* START Recorded data *

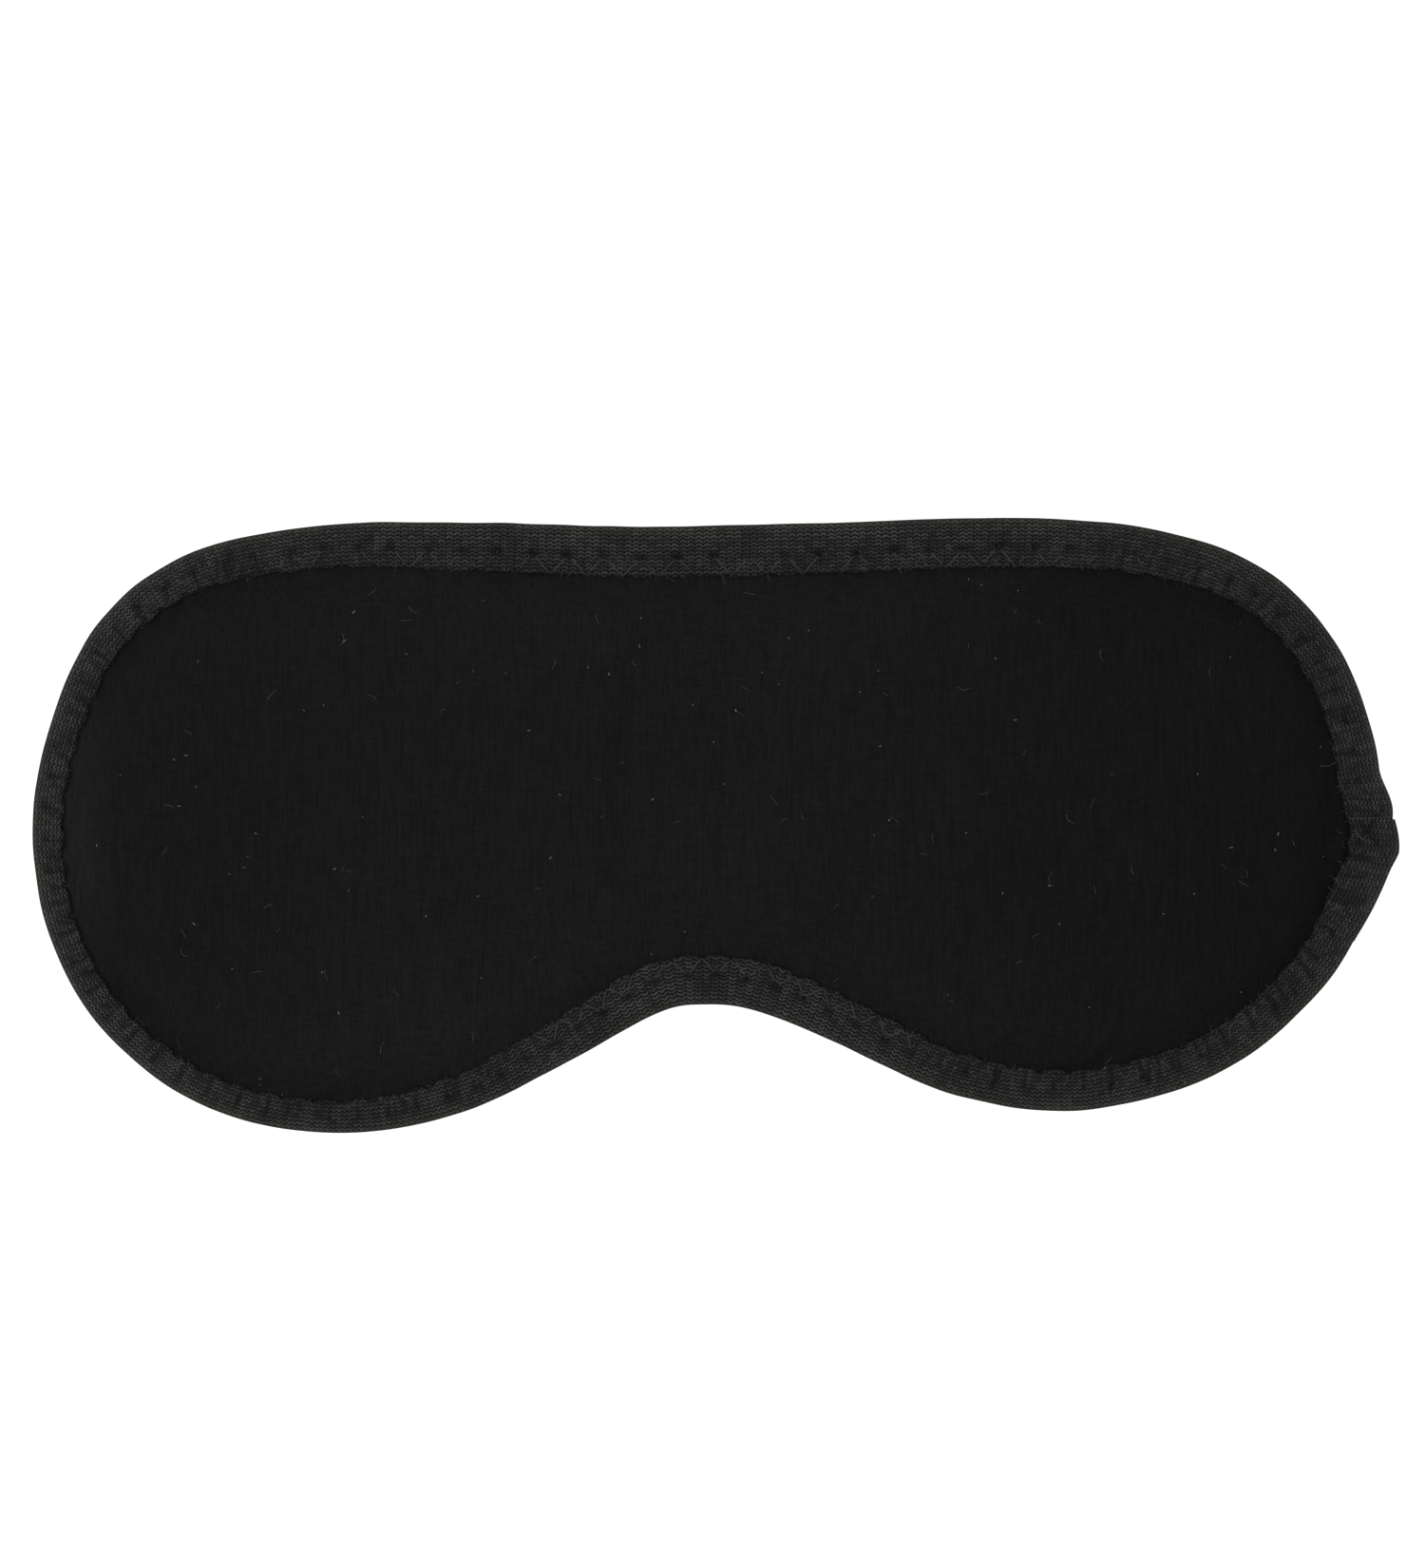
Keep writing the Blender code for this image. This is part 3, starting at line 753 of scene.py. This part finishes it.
def stitch_turn(along):
    """Stitches sewn up to this place: they lie wider apart on the brow and closer at the notch."""
    even = (STITCH_COUNT - len(SQUEEZES)) * along / rim.length
    squeezed = sum(smooth((along - NOTCH + reach) / (2 * reach)) for reach in SQUEEZES)
    crowd = STITCH_CROWD * sin(2 * pi * (along - 0.012) / rim.length)
    return even + squeezed - crowd + STITCH_START


def stitch_place(turn):
    """The length round the rim where this stitch lies."""
    along = turn * PITCH
    for _ in range(6):
        along += (turn - stitch_turn(along)) * PITCH
    return along


def stitch_phase(along):
    """0 at a needle hole on the tape, 1 halfway to the next, where the thread dips off its edge."""
    share = stitch_turn(along) % 1.0
    return 1 - abs(2 * share - 1)


def stitch_shift(along):
    """Signed distance along the rim to the nearest needle hole on the tape."""
    share = stitch_turn(along) % 1.0
    return (share if share < 0.5 else share - 1) * PITCH


def broad(width):
    """0 where little of the tape shows, so the seam drowns in its fold, and 1 where all of it does."""
    return smooth((width - 0.0044) / 0.0016)


def wobble(along, seed, size):
    """Smooth noise round the rim that closes on itself."""
    turn = 2 * pi * along / rim.length
    reach = rim.length / (2 * pi * size)
    return noise.noise(Vector((cos(turn) * reach, sin(turn) * reach, seed)))


def tape_width(along, width):
    """The tape's visible width: a little scalloped by the seam, uneven, and pulled out by the lap."""
    scallop = 0.00012 * (1 - stitch_phase(along)) - 0.00014 * stitch_phase(along) ** 3
    gathers = 0.9 * rim.gathered(along) * (1 + 1.4 * wobble(along, 81.0, 0.006))
    scallop *= 1 + 1.5 * bump(along - NOTCH, 0.045) + gathers
    pulled = 0.0019 * bump(along - LAP_CORNER + 0.0010, 0.0056)
    ragged = 0.00016 * wobble(along, 7.0, 0.004) + 0.00012 * wobble(along, 17.0, 0.0009)
    return width + 0.00016 + scallop + ragged - pulled


def tape_surface(along, inset, width, side):
    """(height of the tape over the middle depth, painted shade for its needle holes, pulls, pleats and the
    line under its inner edge) at an inset.
    """
    round_off = TAPE_HALF * sqrt(max(0.0, 1 - (1 - min(1.0, inset / TAPE_HALF)) ** 2))
    seam = width - STITCH_DEPTH
    dx = stitch_shift(along) + 0.0004 * wobble(along, 31.0, 0.010)
    shown = broad(width)
    gathered = rim.gathered(along)
    hole = bump(dx, 0.00100) * bump(inset - seam, 0.00064)
    hole *= (0.45 + 0.55 * shown) * (1 - 0.62 * gathered)
    groove = bump(inset - seam, 0.0010) * shown
    pleat = wobble(along + 0.25 * inset, 71.0, 0.0012)
    pleat = smooth((pleat - 0.02) / 0.45) * smooth((inset - 0.0013) / 0.0012)
    lean = 0.35 * wobble(along, 91.0, 0.020) * (inset - seam)
    drawn = bump(dx - lean, 0.00038) * smooth((inset - seam + 0.0003) / 0.0006)
    pleat = max(pleat, 1.3 * drawn * gathered)
    pleat *= (0.30 + 0.70 * gathered) * (1 - smooth((inset - width + 0.0004) / 0.0004))
    pull = bump(PITCH / 2 - abs(dx), 0.0008) * bump(inset - width, 0.0010)
    puff = sin(pi * min(1.0, max(0.0, inset / max(seam, 0.001)))) * 0.00012
    lip = smooth((inset - seam) / 0.0012) * (1 - smooth((inset - width + 0.0006) / 0.0007))
    puckers = 0.00010 * wobble(along, 3.0 + side, 0.0022) * smooth(inset / 0.002)
    on_lap = smooth((along - UNDER_TOP) / 0.005) * (1 - smooth((along - LAP_END + 0.006) / 0.004))
    deep = 1 - 0.75 * on_lap
    deep *= 0.8 + 0.5 * wobble(along, 41.0, 0.012)
    height = round_off + puff + 0.00014 * lip + puckers
    height -= (0.00034 * hole + 0.00022 * pull) * deep + 0.00012 * groove + 0.00014 * pleat
    height -= 0.00040 * smooth((inset - width + 0.0005) / 0.0006)
    # Painted shadow: a dark line along the tape's inner edge, where it curls under.
    painted_edge_shadow = smooth((inset - width + 0.00034) / 0.00030)
    # The second value is painted shade, darkest in the needle holes, pulls and pleats.
    return height, min(1.0, (hole * 1.15 + 0.22 * pull) * deep + 0.60 * pleat + painted_edge_shadow)


def rim_shift(along):
    """How far the tape's fold stands out of the pattern: uneven, and eased round the lap's corner."""
    uneven = 0.00010 * wobble(along, 1.0, 0.006)
    if UNDER_TOP < along < LAP_END:
        rise = smooth((along - UNDER_TOP) / (UNDER_FULL - UNDER_TOP)) * 0.00175
        uneven += rise * (1 - smooth((along - LAP_TOP) / (LAP_END - LAP_TOP)))
    return uneven


def lap_shift(along):
    """The lap's blunt corner: out in a slant from its cut end, then straight back to the rim."""
    top, corner, end = 0.0021, 0.0031, 0.0001
    if along < LAP_CORNER:
        share = (along - LAP_TOP) / (LAP_CORNER - LAP_TOP)
        return top + (corner - top) * sin(share * pi / 2)
    share = (along - LAP_CORNER) / (LAP_END - LAP_CORNER)
    blunt = 0.00035
    return end + (corner - end - blunt) * (1 - share) ** 1.35 + blunt * bump(share, 0.12)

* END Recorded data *

[The problem]
Quote exactly the lines running from the start of the listing above through the line where "return (share if" is found, and output no other lines.

[Response below]
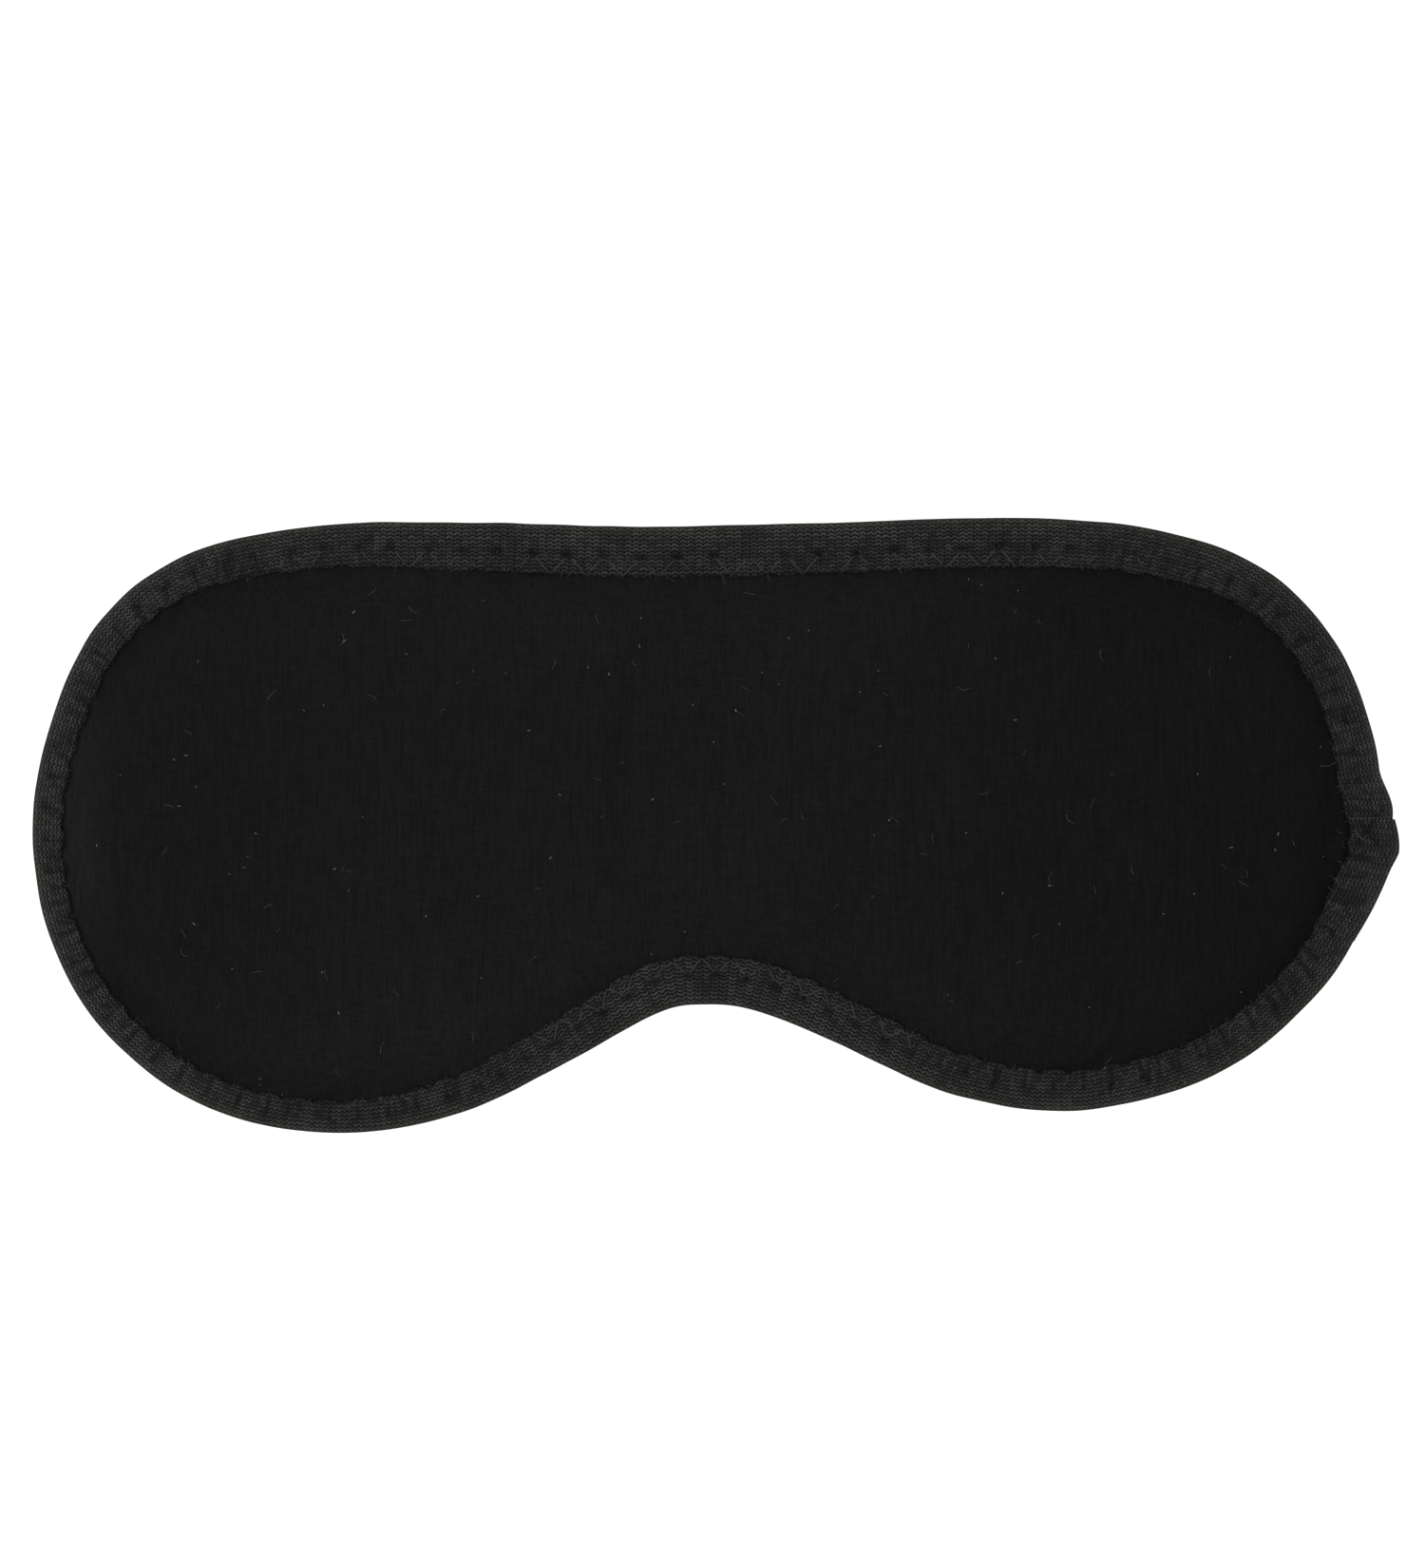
Keep writing the Blender code for this image. This is part 3, starting at line 753 of scene.py. This part finishes it.
def stitch_turn(along):
    """Stitches sewn up to this place: they lie wider apart on the brow and closer at the notch."""
    even = (STITCH_COUNT - len(SQUEEZES)) * along / rim.length
    squeezed = sum(smooth((along - NOTCH + reach) / (2 * reach)) for reach in SQUEEZES)
    crowd = STITCH_CROWD * sin(2 * pi * (along - 0.012) / rim.length)
    return even + squeezed - crowd + STITCH_START


def stitch_place(turn):
    """The length round the rim where this stitch lies."""
    along = turn * PITCH
    for _ in range(6):
        along += (turn - stitch_turn(along)) * PITCH
    return along


def stitch_phase(along):
    """0 at a needle hole on the tape, 1 halfway to the next, where the thread dips off its edge."""
    share = stitch_turn(along) % 1.0
    return 1 - abs(2 * share - 1)


def stitch_shift(along):
    """Signed distance along the rim to the nearest needle hole on the tape."""
    share = stitch_turn(along) % 1.0
    return (share if share < 0.5 else share - 1) * PITCH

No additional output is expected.